At Redcliffe Training, we've designed our credit risk management courses for busy professionals who need to build expertise without putting their careers on hold. Our expert instructors bring decades of experience navigating post-crisis regulations, managing counterparty risk, and implementing effective credit risk frameworks in major financial institutions.

Whether you need to understand CCP operations, master ISDA documentation, or develop a complete credit risk management strategy for your organisation, our courses provide the practical knowledge you need to excel. You'll learn through real case studies, engage with industry experts, and gain immediately applicable skills that set you apart from your peers.

Don't let knowledge gaps hold back your career progression. Investing in your education today positions you for the promotions, opportunities, and recognition you deserve tomorrow.

FAQ

What is an example of a violation of the Dodd-Frank Act?

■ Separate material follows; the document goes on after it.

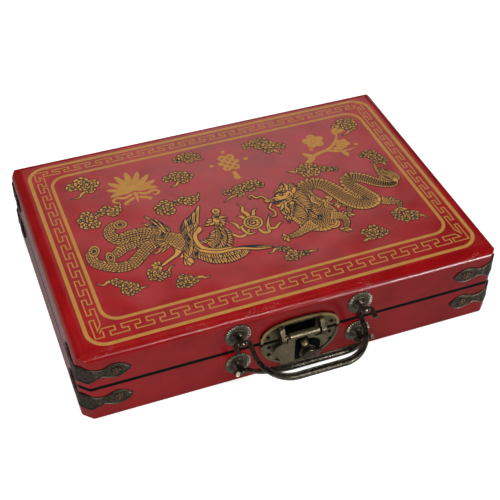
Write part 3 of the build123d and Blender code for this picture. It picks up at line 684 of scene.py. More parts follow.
DRAGON_TAIL = (
    ((141.0, -15.0), (144.0, -9.0), (141.5, -2.0), (138.5, 3.0)),
    ((140.0, -14.0), (139.5, -5.0), (135.5, 2.5), (137.0, 8.0)),
    ((139.0, -14.0), (135.5, -5.0), (130.5, 3.5), (131.5, 13.5), (130.0, 17.5)),
    ((137.5, -15.0), (131.5, -9.0), (130.0, -1.0), (128.0, 2.0)),
    ((138.0, -18.0), (131.0, -13.0), (128.0, -7.0), (128.5, -3.0)),
    ((140.0, -16.0), (137.0, -7.0), (133.0, -2.0), (133.5, 7.0)))
CHEST_SCROLLS = (
    ((55.0, -2.0, 1.6), (57.5, -8.0, 1.8), (55.0, -14.0, 1.5), (58.0, -19.0, 0.6)),
    ((61.0, -9.0, 1.5), (59.0, -15.0, 1.8), (62.5, -20.5, 1.5), (60.0, -25.0, 0.6)),
    ((66.5, -17.0, 1.5), (70.0, -20.0, 1.9), (67.0, -25.5, 1.6), (70.0, -31.0, 0.5)),
    ((71.0, -12.5, 1.4), (74.5, -17.0, 1.8), (71.0, -20.0, 1.5), (74.0, -26.0, 0.6)),
    ((58.0, -51.5, 1.4), (64.0, -52.5, 1.9), (68.0, -47.5, 1.7), (66.0, -44.0, 0.6)))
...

An example of a Dodd-Frank Act violation is a bank engaging in proprietary trading under the Volcker Rule. This rule prohibits banks from making speculative investments with their own funds that do not benefit customers. If a bank uses customer deposits to trade for its own profit—such as buying risky derivatives or securities for short-term gain—it violates the Act, exposing itself to penalties and regulatory sanctions from agencies like the SEC or the Federal Reserve.

Is EMIR related to Dodd-Frank?

European Market Infrastructure Regulation (EMIR) implements similar requirements to Dodd-Frank for derivatives market safety and transparency.